Нищенская обстановка мастерской ничуть не смущала Ренуара, и начиная с 1874 года он стал устраивать здесь веселые сборища. Часто по вечерам он, как и Мане, собирал у себя друзей. Сюда редко заглядывали представители светского общества и элегантные завсегдатаи парижских бульваров, зато довольно частыми гостями были собратья-художники, художественные критики, писатели, коллекционеры, такие как Жорж Ривьер, [58] художник Франк-Лами, Марселей Дебутен, Поль Лот, Теодор Дюре, [59] Эдмон Мэтр, Эммануэль Шабрие и судья Ласко, страстно влюбленный в музыку Вагнера и даже в путешествие отправлявшийся с фортепьяно.
58
Жорж Ривьер подробно рассказал об этих встречах в своей книге «Ренуар и его друзья» (Georges Riviere. Renoir et ses amis. Paris, 1921).
59
Теодор Дюре был близок с художниками-импрессионис-тами и написал о них книгу еще в 1906 году: Duret Th. Histoire des Peintres Impressionnistes. Paris, 1906.
Восхитительное полотно Ренуара изображает одну из подобных встреч [60] и может служить документальным свидетельством той эпохи.

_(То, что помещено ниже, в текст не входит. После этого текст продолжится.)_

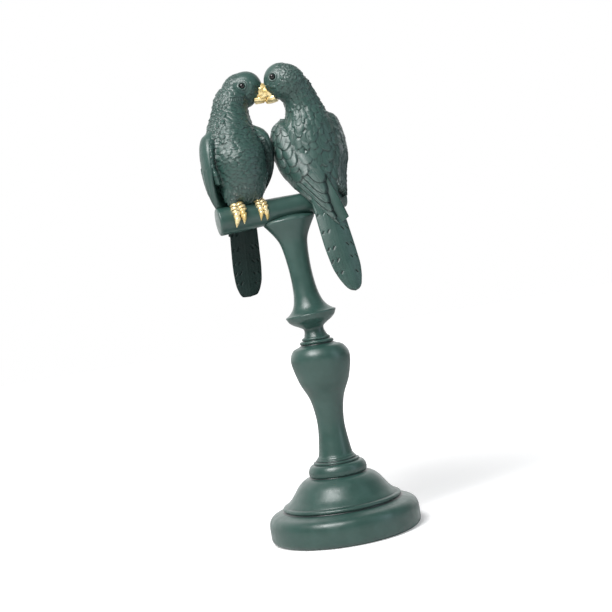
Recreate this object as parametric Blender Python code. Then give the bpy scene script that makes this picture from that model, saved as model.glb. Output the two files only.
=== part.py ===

Мастерская Мане, или, вернее, три его мастерские, располагавшиеся на улице Санкт-Петербург и Амстердамской, больше походили на апартаменты действительных членов Академии художеств, с той лишь разницей, что у Мане было не найти тех сомнительных вещиц, которыми любили окружать себя эти господа, — всего того, что служило средством пробуждения их уснувшего вдохновения: здесь не было восточных ковров, японских доспехов, круглых средневековых щитов, клеток с птицами, флорентийских сундуков, расшитых мантий, курильниц для благовоний, китайских фонариков, кафедр времен Ренессанса, египетских саркофагов, тигровых шкур, манекенов в жалких албанских лохмотьях или анатомических муляжей XVIII века.
60
Речь идет, очевидно, о картине Ренуара «В ателье на улице Сен-Жорж» (1876).
Первая мастерская Мане на улице Санкт-Петербург, 4, в которой художник работал после Коммуны, занимала огромное по размерам, хорошо освещенное помещение, стены которого были обшиты темным с позолотой деревом, что было непривычно для мастерской художника; в те времена считалось, что работать следует при постоянном освещении с северной стороны. Впрочем, немногие придерживались подобных строгостей — Берта Моризо, например, работала в бело-голубой гостиной, ярко освещенной солнцем.
Вторая мастерская Мане, в доме 51 на той же улице — бывшем фехтовальном клубе, была освещена по всем правилам, то есть с северной стороны. Это была невзрачная комната, несмотря на обилие комнатных растений и букетов цветов в вазах и стаканах, которые художник расставлял повсюду. Подобное оживление пространства цветовыми пятнами позволяло находить удачные решения в выборе тонов.
Основным недостатком этой мастерской была близость к вокзалу Сен-Лазар: от грохота проходивших рядом с домом поездов дрожали картины, вазы и другие предметы.
Обе мастерские были почти пусты — лишь в углу стояла небольшая кровать, где Мане отдыхал, если приходилось подолгу работать (у него было варикозное расширение вен); каким-то образом в мастерскую попали выкрашенная зеленой краской садовая скамья, деревянный столик времен Людовика XV, наклонное зеркало в стиле ампир… Стены мастерской были увешаны картинами, рисунками и беглыми набросками.